● Exercise inputs:
★ ★ ★ ★ ★
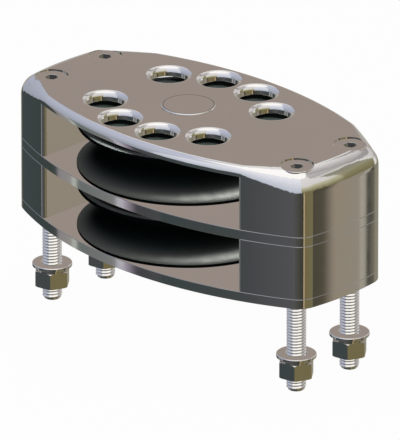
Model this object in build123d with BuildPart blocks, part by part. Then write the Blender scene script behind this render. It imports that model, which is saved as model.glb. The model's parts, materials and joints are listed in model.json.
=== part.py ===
from build123d import *
import os
from math import radians, sqrt, tan

# Double foot block: two grooved sheaves, one over the other, on one axle in a stainless housing.
# Millimetres. The origin is the middle of the four-bolt pattern, on the underside that meets the deck.
# X runs along the block towards the open end of the sheaves, Z points up, away from the deck.

# Housing in plan; its middle lies a little to the left of the bolts' middle
block_length = 200.6
housing_middle = -0.8
block_width = 105.2
side_arc_radius = 202.2
end_arc_radius = 150.0
corner_radius = 10.8

# Decks of the housing
plate_thickness = 5.0
deck_gap = 28.0
seam_chamfer = 0.2

# End pillars, which keep the plates apart; the sheaves sit nearer to the left one
left_pillar_length = 32.75
right_pillar_length = 34.45
pillar_edge_radius = 1.6

# Rounded top edge of the cover: tight along the thin sides, broad over the end pillars
side_edge_radius = 3.7
end_edge_radius = 10.5
edge_blend_run = 24.0
edge_blend_end_distance = 8.7

# Round openings in the cover, placed from the axle
opening_bore = 18.8
opening_rim_radius = 2.9
inner_pair_x = 12.75
inner_pair_y = 35.2
outer_pair_x = 35.3
outer_pair_y = 22.6
underside_chamfer = 0.4

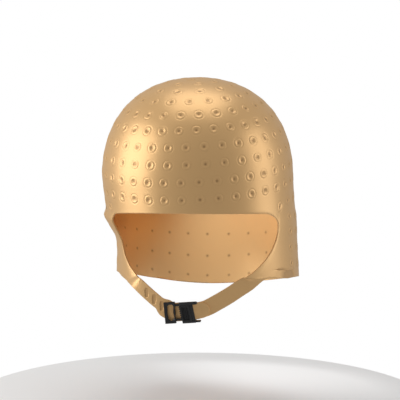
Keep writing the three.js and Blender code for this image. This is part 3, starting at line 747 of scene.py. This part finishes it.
# Silicone, with painted shade in its dents, and black plastic
GOLD, PAINTED_SHADE_GOLD = (0.78, 0.48, 0.21), (0.22, 0.1, 0.035)
silicone, tree, shader = material("pearly gold silicone", GOLD, 0.38, Metallic=0.5)
noise_bump(tree, shader, 60, 0.06, 0.001)
# Painted shade: the attribute darkens the colour in the dents towards the dark gold
painted_shade = tree.nodes.new("ShaderNodeAttribute")
painted_shade.attribute_name = "painted_shade"
blend = tree.nodes.new("ShaderNodeMixRGB")
blend.inputs["Color1"].default_value = (*GOLD, 1)
blend.inputs["Color2"].default_value = (*PAINTED_SHADE_GOLD, 1)
tree.links.new(painted_shade.outputs["Fac"], blend.inputs["Fac"])
tree.links.new(blend.outputs["Color"], shader.inputs["Base Color"])
mesh.materials.append(silicone)

plastic, tree, shader = material("black plastic", (0.012, 0.012, 0.013), 0.3)
noise_bump(tree, shader, 900, 0.04, 0.0002)


# Buckle, in its own millimetres: x to the right, y to the back, z up from its middle
TOP = BUCKLE_HEIGHT / 2
EDGE_ROUND = 0.22
FRAME_END = PEG_PLACE + BAR_WIDTH / 2
FRAME_START = FRAME_END - FRAME_LENGTH
WINDOW = {
    "across": [0.03, 0.35, 0.75, 1, 0.9, 1.05, 0.5, 0.08, 0],
    "up": [0.64, 0.75, 0.75, 0.62, 0.02, -0.53, -0.78, -0.57, 0.05],
}


def ring(form, points, depth):
    """A closed ring of edges through points seen from the front."""
    made = bmesh.ops.create_circle(form, segments=len(points), radius=1)["verts"]
    for v, (x, z) in zip(made, points):
        v.co = (x, depth, z)
    return edges_of(made)


def skin(form, rings, closed=False):
    """Joins rings in turn, and fills the first and the last one unless they are joined too."""
    for a, b in zip(rings, rings[1:] + rings[:1] if closed else rings[1:]):
        bmesh.ops.bridge_loops(form, edges=a + b)
    for edges in [] if closed else (rings[0], rings[-1]):
        bmesh.ops.contextual_create(form, geom=edges)


def block(form, points, front, back):
    """A solid between two depths."""
    skin(form, [ring(form, points, front), ring(form, points, back)])


def box(form, x, z, width, height, front, back):
    w, h = width / 2, height / 2
    block(form, [(x - w, z + h), (x + w, z + h), (x + w, z - h), (x - w, z - h)], front, back)


def buckle_object(form, name, node):
    """Turns a finished form into an object in the buckle's place."""
    bmesh.ops.recalc_face_normals(form, faces=form.faces)
    turn = Matrix.Rotation(-math.radians(BUCKLE_TURN), 3, "Y")
    bmesh.ops.rotate(form, verts=form.verts, matrix=turn)
    bmesh.ops.translate(form, verts=form.verts, vec=BUCKLE)
    bmesh.ops.scale(form, verts=form.verts, vec=TO_METRES)
    made = bpy.data.meshes.new(name)
    form.to_mesh(made)
    form.free()
    made.materials.append(plastic)
    thing = bpy.data.objects.new(name, made)
    bpy.context.collection.objects.link(thing)
    bevel = thing.modifiers.new("rounding", "BEVEL")
    bevel.width = EDGE_ROUND / 1000
    bevel.segments = 2
    bevel.limit_method = "ANGLE"
    bevel.angle_limit = math.radians(35)
    for p in made.polygons:
        p.use_smooth = True
    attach(thing, "root")
    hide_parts(node)


# Frame: its ledge slopes down to the window, and two arms and a peg are added
frame_front, frame_back = -CLEARANCE - FRAME_THICKNESS, -CLEARANCE
WINDOW_SINK = 0.9
window_ends = (FRAME_START + 1.45 * BAR_WIDTH, FRAME_END - 0.8 * BAR_WIDTH)
window = [(mix(*window_ends, a), u * TOP) for a, u in zip(WINDOW["across"], WINDOW["up"])]
frame_rim = [
    (FRAME_START, TOP),
    (mix(FRAME_START, FRAME_END, 0.35), TOP),
    (mix(FRAME_START, FRAME_END, 0.75), TOP),
    (FRAME_END, TOP),
    (FRAME_END - 0.2 * BAR_WIDTH, 0),
    (FRAME_END, -TOP),
    (mix(FRAME_START, FRAME_END, 0.5), -TOP),
    (FRAME_START + FRAME_LEAN, -TOP),
    (FRAME_START + FRAME_LEAN / 2, 0),
]
ledge = [(mix(a[0], b[0], 0.45), mix(a[1], b[1], 0.45)) for a, b in zip(frame_rim, window)]
form = bmesh.new()
skin(
    form,
    [
        ring(form, frame_rim, frame_front),
        ring(form, ledge, frame_front),
        ring(form, window, frame_front + WINDOW_SINK),
        ring(form, window, frame_back),
        ring(form, frame_rim, frame_back),
    ],
    closed=True,
)
for sign in (1, -1):
    level = sign * (TOP - BAR_WIDTH - ARM_HEIGHT / 2)
    rooted = ARM_REACH + BAR_WIDTH / 2
    depths = [frame_back - share * FRAME_THICKNESS for share in (0.8, 0.2)]
    box(form, FRAME_END + ARM_REACH - rooted / 2, level, rooted, ARM_HEIGHT, *depths)
peg_depths = (frame_front / 2, WALL + 3 * CLEARANCE)
box(form, PEG_PLACE, 0, 0.8 * BAR_WIDTH, 0.6 * SLOT_HEIGHT, *peg_depths)
buckle_object(form, "frame_skin", "buckle_frame")

# Clasp: it reaches round the folded strap, and its plate is in front of the fold
fold_depth = 2 * (turn_radius + WALL)
back_face = WALL + CLEARANCE
front_face = back_face - fold_depth - 2 * CLEARANCE - PLATE_THICKNESS
mid_plate, plate_back = front_face + PLATE_THICKNESS / 2, front_face + PLATE_THICKNESS
half_room = STRAP_WIDTH / 2 + CLEARANCE
RAISE = 0.45
FOOT, SHOULDER = -1, 0.86  # the plate's lower and upper edge, in shares of half its height


def slanted(start, end, high, low):
    """Four corners that lean with the clasp, from shares of its length and of its half height."""
    place = lambda share, z: CLASP_PLACE - CLASP_LEAN * z / 2 + share * CLASP_LENGTH
    return [
        (place(start, high), high * TOP),
        (place(end, high), high * TOP),
        (place(end, low), low * TOP),
        (place(start, low), low * TOP),
    ]


form = bmesh.new()
body, recess = slanted(0, 1, SHOULDER, FOOT), slanted(0.14, 0.6, 0.48, -0.7)
recess_floor = slanted(0.15, 0.59, 0.47, -0.69)
skin(
    form,
    [
        ring(form, body, plate_back),
        ring(form, body, front_face),
        ring(form, recess, front_face),
        ring(form, recess_floor, front_face + 0.85 * PLATE_THICKNESS),
    ],
)
for high, low in ((SHOULDER, half_room / TOP), (-half_room / TOP, FOOT)):
    block(form, slanted(0, 1, high, low), mid_plate, back_face)

# Raised edges of the clasp: start, end, high and low
RIDGES = {
    "start": (0, 0.1, 0.8, -0.98),
    "foot": (0.1, 1, -0.76, -0.98),
    "head": (0.1, 1, 0.82, 0.6),
    "middle": (0.64, 0.77, 0.6, -0.76),
    "end": (0.84, 1, 0.6, -0.76),
}
for ridge in RIDGES.values():
    block(form, slanted(*ridge), front_face - RAISE, front_face + RAISE)

# Ribs in the recess and small teeth along the start
RIBS, TEETH, TOOTH = 3, 6, (0.55, 0.7, 0.75)
for i in range(RIBS):
    at = 0.22 + 0.12 * i
    block(form, slanted(at, at + 0.04, 0.46, -0.68), mid_plate, plate_back)
for i in range(TEETH):
    up = mix(0.55, -0.42, i / (TEETH - 1))
    x, z = slanted(-0.03, 1, up, FOOT)[0]
    place = Matrix.Translation((x, front_face + 0.4, z)) @ Matrix.Diagonal((*TOOTH, 1))
    bmesh.ops.create_icosphere(form, subdivisions=2, radius=1, matrix=place)

# Pin that the right strap is folded round
pin_depth = oval_depth(BUCKLE.x + PIN_PLACE) + STRAP_REACH - turn_radius
bmesh.ops.create_cone(
    form,
    cap_ends=True,
    segments=16,
    radius1=PIN_RADIUS,
    radius2=PIN_RADIUS,
    depth=2 * half_room + 0.6,
    matrix=Matrix.Translation((PIN_PLACE, pin_depth, 0)),
)

# Round lever along the top, and the lip at the foot
middle_x = CLASP_PLACE - CLASP_LEAN / 2 + LEVER_LENGTH / 2
turned = Matrix.Translation((middle_x, front_face - 0.2, TOP - LEVER_THICKNESS / 2))
round_end = LEVER_THICKNESS / 2
lever = bmesh.ops.create_uvsphere(form, u_segments=16, v_segments=11, radius=round_end)["verts"]
for v in lever:
    if abs(v.co.z) > EDGE:
        v.co.z += math.copysign(LEVER_LENGTH / 2 - round_end, v.co.z)
bmesh.ops.transform(form, verts=lever, matrix=turned @ Matrix.Rotation(math.pi / 2, 4, "Y"))
lip_x = CLASP_PLACE + CLASP_LEAN / 2 + CLASP_LENGTH + LIP_LENGTH / 8
box(form, lip_x, LIP_HEIGHT / 2 - TOP, LIP_LENGTH, LIP_HEIGHT, plate_back, back_face)
buckle_object(form, "clasp_skin", "buckle_clasp")

# Camera, at the angle and distance that the outline was fitted at
AZIMUTH, ELEVATION, DISTANCE = 6, 5.5, 1.5
PICTURE, SCALE, SENSOR = 400, 0.00092, 36  # pixels, metres a pixel, millimetres
SHIFT_RIGHT, SHIFT_DOWN = 2.4, 24.7  # pixels
back = Vector((sin(AZIMUTH) * cos(ELEVATION), -cos(AZIMUTH) * cos(ELEVATION), sin(ELEVATION)))
across = Vector((cos(AZIMUTH), sin(AZIMUTH), 0))
up = back.cross(across)
middle = Vector((0, 0, (WALL - CROWN_HEIGHT) / 1000))
camera = bpy.data.objects.new("camera", bpy.data.cameras.new("camera"))
bpy.context.collection.objects.link(camera)
camera.location = middle + back * DISTANCE
target = middle + across * (SHIFT_RIGHT * SCALE) - up * (SHIFT_DOWN * SCALE)
camera.rotation_euler = (target - camera.location).to_track_quat("-Z", "Y").to_euler()
camera.data.sensor_width = SENSOR
camera.data.lens = SENSOR * DISTANCE / (PICTURE * SCALE)
bpy.context.scene.camera = camera

# World: white as the camera sees it, and weaker as a light
SEEN_WHITE, AMBIENT = 1, 0.4
world = bpy.data.worlds.new("studio")
bpy.context.scene.world = world
world.use_nodes = True
nodes, links = world.node_tree.nodes, world.node_tree.links
seen = nodes.new("ShaderNodeLightPath")
strength = nodes.new("ShaderNodeMapRange")
strength.inputs["To Min"].default_value = AMBIENT
strength.inputs["To Max"].default_value = SEEN_WHITE
links.new(seen.outputs["Is Camera Ray"], strength.inputs["Value"])
links.new(strength.outputs["Result"], nodes["Background"].inputs["Strength"])
nodes["Background"].inputs["Color"].default_value = (1, 1, 1, 1)
bpy.context.scene.view_settings.view_transform = "Standard"

# Floor, well below the cap
FLOOR_RADIUS, FLOOR_HEIGHT = 0.22, -0.3
form = bmesh.new()
bmesh.ops.create_circle(form, cap_ends=True, segments=96, radius=FLOOR_RADIUS)
bmesh.ops.translate(form, verts=form.verts, vec=(0, 0, FLOOR_HEIGHT))
floor_mesh = bpy.data.meshes.new("floor")
form.to_mesh(floor_mesh)
form.free()
paper, tree, shader = material("pale floor", (0.85, 0.85, 0.85), 0.9)
floor_mesh.materials.append(paper)
floor = bpy.data.objects.new("floor", floor_mesh)
bpy.context.collection.objects.link(floor)
floor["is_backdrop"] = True


# Lights, in metres and watts
def add_lamp(name, kind, place, aim, power):
    lamp = bpy.data.objects.new(name, bpy.data.lights.new(name, kind))
    bpy.context.collection.objects.link(lamp)
    lamp.location = place
    lamp.rotation_euler = (Vector(aim) - Vector(place)).to_track_quat("-Z", "Y").to_euler()
    lamp.data.energy = power
    return lamp


CROWN_MIDDLE = (0, 0, -0.09)
for name, place, size, power in (
    ("left", (-0.8, -0.2, 0.1), (0.7, 0.8), 4.8),
    ("right", (0.9, 0.0, 0.1), (0.5, 0.8), 2.1),
    ("top", (0, 0.1, 0.8), (0.7, 0.7), 2.8),
):
    panel = add_lamp(name, "AREA", place, CROWN_MIDDLE, power)
    panel.data.shape = "RECTANGLE"
    panel.data.size, panel.data.size_y = size

# A lamp in the crown lights the right of the hollow, and shows no reflection
lamp = add_lamp("inside", "SPOT", (-0.01, -0.04, -0.06), (0.05, 0.08, -0.165), 1.4)
lamp.visible_glossy = False
lamp.data.spot_size = math.radians(75)
lamp.data.spot_blend = 1
lamp.data.shadow_soft_size = 0.02

low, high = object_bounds()
sizes["seen"] = [list(low), list(high)]
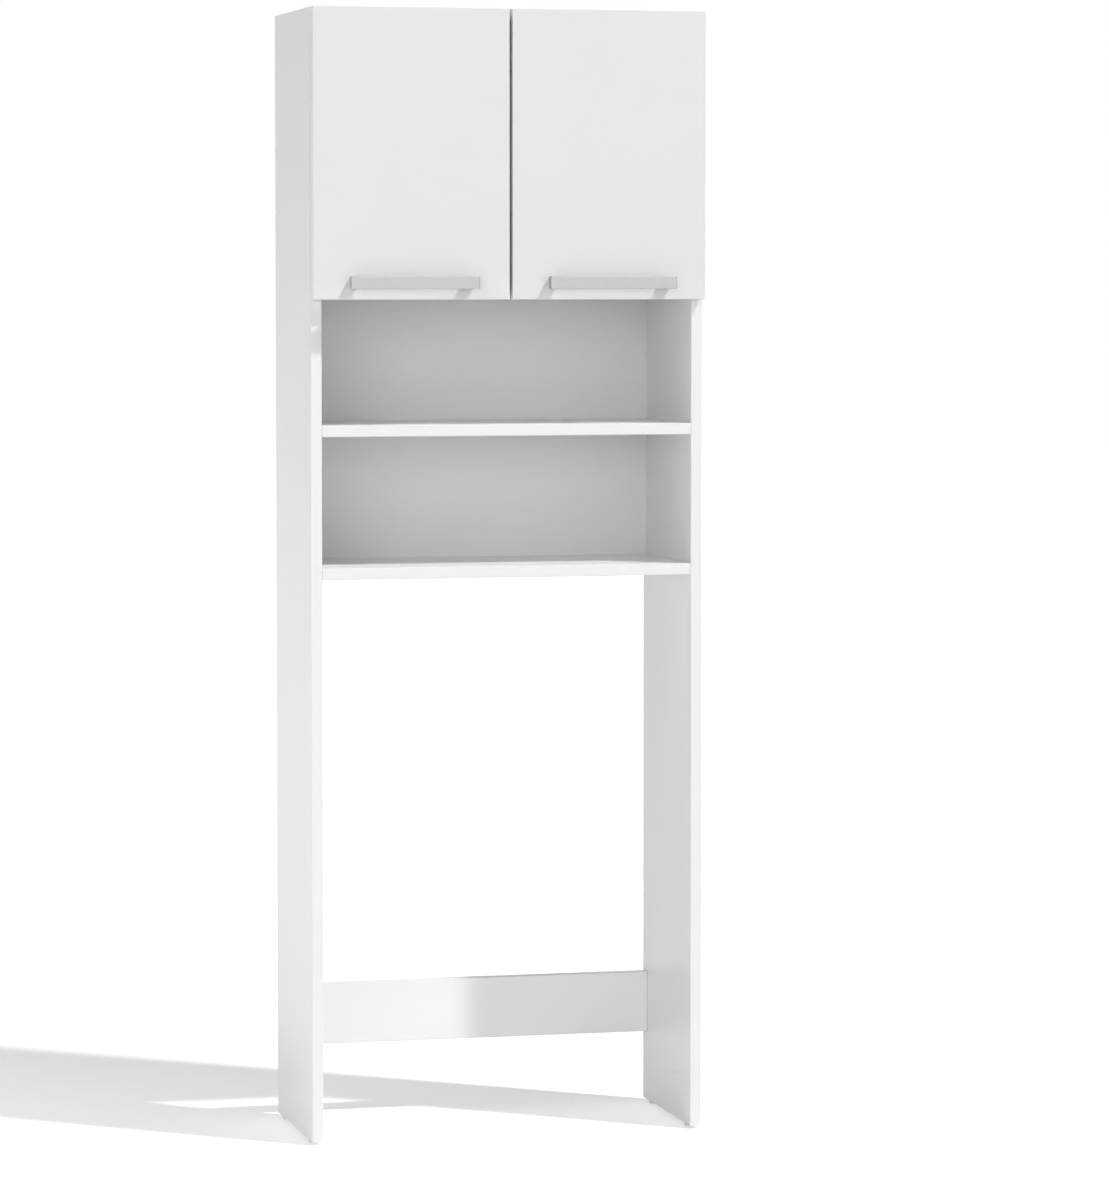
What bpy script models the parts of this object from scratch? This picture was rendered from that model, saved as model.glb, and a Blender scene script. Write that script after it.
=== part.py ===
"""A tall white cabinet that stands over a washing machine.

Two side panels run down to the floor and leave a bay between them. Over the bay are two open niches,
and over those a cupboard with two doors on concealed hinges. The front faces -Y, +Z is up, the origin
is on the floor under the middle of the whole object, and all lengths are in metres.
"""

import math

import bmesh
import bpy
from mathutils import Matrix, Vector

# Driving dimensions of the cabinet
CABINET_WIDTH = 0.640
CABINET_HEIGHT = 1.800
PANEL_DEPTH = 0.288
BOARD = 0.018
BAY_HEIGHT = 0.899
LOWER_NICHE_HEIGHT = 0.2075003
UPPER_NICHE_HEIGHT = 0.1984903
EDGE_EASE = 0.0008

# Doors and handles
DOOR_THICKNESS = 0.018
DOOR_AIR = 0.0035
DOOR_SIDE_REVEAL = 0.0005
DOOR_MIDDLE_GAP = 0.005
HANDLE_LENGTH = 0.207
HANDLE_HEIGHT = 0.020
HANDLE_REACH = 0.030
HANDLE_BAR = 0.008
HANDLE_LEG = 0.015
HANDLE_CORNER = 0.002
HANDLE_RISE = 0.017
HANDLE_EASE = 0.0005

# Clearances: SEAT lies between pieces that touch on the real cabinet
SEAT = 0.0003
OVERRUN = 0.002
SHELF_PLAY = 0.001

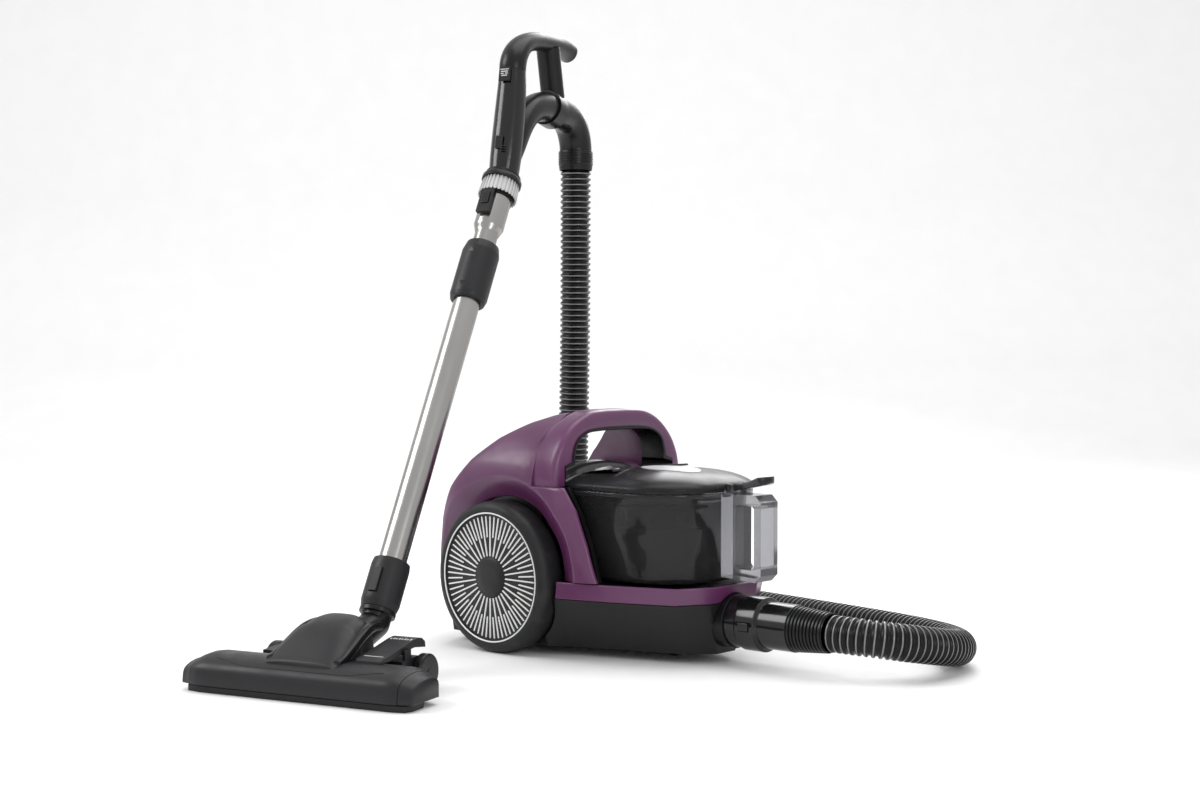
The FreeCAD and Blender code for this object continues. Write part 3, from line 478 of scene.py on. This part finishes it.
★ ★ ★ ★ ★
● What to work on:
Where a line contains the string "finishes", extract that line.

● Output for this exercise:
Keep writing the three.js and Blender code for this image. This is part 3, starting at line 747 of scene.py. This part finishes it.
The FreeCAD and Blender code for this object continues. Write part 3, from line 478 of scene.py on. This part finishes it.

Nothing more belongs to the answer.